Is it worth it? I am not sure, the runtime to create questions for a narrow keyword pulling in 4-5 Wikipedia documents is about 2 minutes, and the review part takes about half that time.

Wrap up

This is only a first iteration, and prompt engineering is most definitely an iterative process, with tweaks required depending on what sort of keywords are provided. We go over some issues that will need work.

Narrow or broad topic

Determine if the keywords constitute a narrow or a broad topic; broad topics sometimes lead to Wikipedia category pages with links to other pages, we don’t follow these through. Then again, including all this extra material drives up both time and price, so some sampling would be beneficial.

For narrow topics we may need to expand beyond Wikipedia and perform Google Searches.
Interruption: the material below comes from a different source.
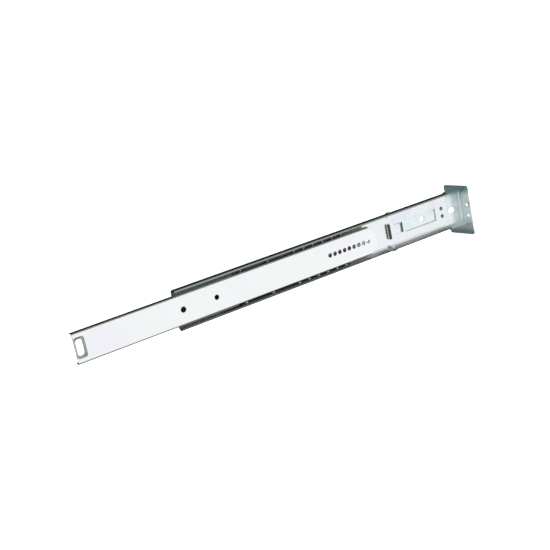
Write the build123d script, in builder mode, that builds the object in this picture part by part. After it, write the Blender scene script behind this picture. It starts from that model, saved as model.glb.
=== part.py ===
from build123d import *
import os

# Centre-mount drawer slide: a cabinet member, a drawer member running inside
# it on two rows of balls, their retainer, and the bracket at the rear end.
# Origin: back face of the rear bracket, level with the cabinet member's
# underside. +X is the way the drawer opens, +Z is up. Millimetres.

# --- cabinet member -------------------------------------------------------
channel_length = 395.0
channel_width = 46.0
channel_sheet = 1.5
race_relief = 1.0          # raceway radius more than the ball's
lip_angle = 62.0           # how far past horizontal the side walls are rolled
channel_start = 26.0       # rear end, measured from the bracket's back face

# --- balls ----------------------------------------------------------------
ball_diameter = 5.0
ball_play = 0.03           # radial clearance to each raceway
ball_pitch = 13.6          # in the close-set group at the rear
lone_ball_pitch = 36.5     # between the balls further forward
close_balls = 6
lone_balls = 2

# --- drawer member --------------------------------------------------------
drawer_shorter = 0.0       # than the channel
drawer_sheet = 1.2
drawer_rise = 4.75         # top face above the ball centres
drawer_bend = 2.3          # outside radius of the top edges
groove_relief = 0.4        # groove radius more than the ball's
groove_depth = 0.5
flange_drop = 0.8          # flange edge below the ball centres
extension = 121.5          # how far it stands out of the channel as modelled
tail_flat = 3.64           # straight part of the tail's end, each side of the middle
tail_length = 10.0         # web beyond the rear ends of the flanges

# --- ball retainer --------------------------------------------------------
retainer_sheet = 0.6
retainer_lift = 0.35       # gap under its web
retainer_bend = 1.1
retainer_rim = 0.5         # flange left above each ball
retainer_end = 6.0         # from the last ball to the rear edge
retainer_nose = 7.0        # from the first ball to the front edge
pocket_play = 0.05
retainer_inset = 41.5      # rear edge, from the drawer member's rear end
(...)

How do we filter out the relevant documents in such a setting? If we search for “soccer”, can we expect to hit gold with a history page of all World Cup facts, or will we chance upon a store selling soccer equipment? Does the player know how much a Copa Mundial shoe pair costs right now, seasonal discounts included? Perhaps couple the keywords with some additional ones, such as “history”, “fun facts”, “celebrities” and others when we perform Google searches.

Unique questions

Right now I simply pool all the questions from each document, but there will be circumstances where the same piece of information is included in multiple Wikipedia pages. We would need to include another post processing step to retain only the unique questions, provided the LLM is up to the job.

Subjective vs objective

The preference is for the LLM to generate only objective questions. This means it should use only matter of factly bits of information from the document. But can the LLM discern between subjective and objective to a great enough extent? What do we consider objective? Definitions, quantitative statements would definitely fall under this umbrella. We are also at the mercy of the objectivity of Wikipedia contributors.

Context

Currently, an LLM may come up with questions working from the assumption that the user has read the document and is going to take a test. So once in a while the question is of the form “What does the document say about …?”. But the documents are obfuscated from the player, better prompting will need to eliminate these assumptions. Such mistakes also expose internals of the application, which is better avoided.

Relevancy

We discussed filtering out irrelevant documents before, but perhaps we should take the Wikipedia approach with their “disambiguation” pages. If a player provides “Steve Carl” as a keyword, they’re likely referring to a wrester, not to the show “Family Matters” with two characters named Steve (Urkel) and Carl.

Less wrong wrong answers

Take a quiz question asking you which year Belgium became independent, with the four options: 1825, 1830, 1832, 1835. Notice something? A trained eye will see that three of the years are differing in increments of 5. However, I will need to give credit to the LLM, the correct answer is 1830. Sneaky bastard.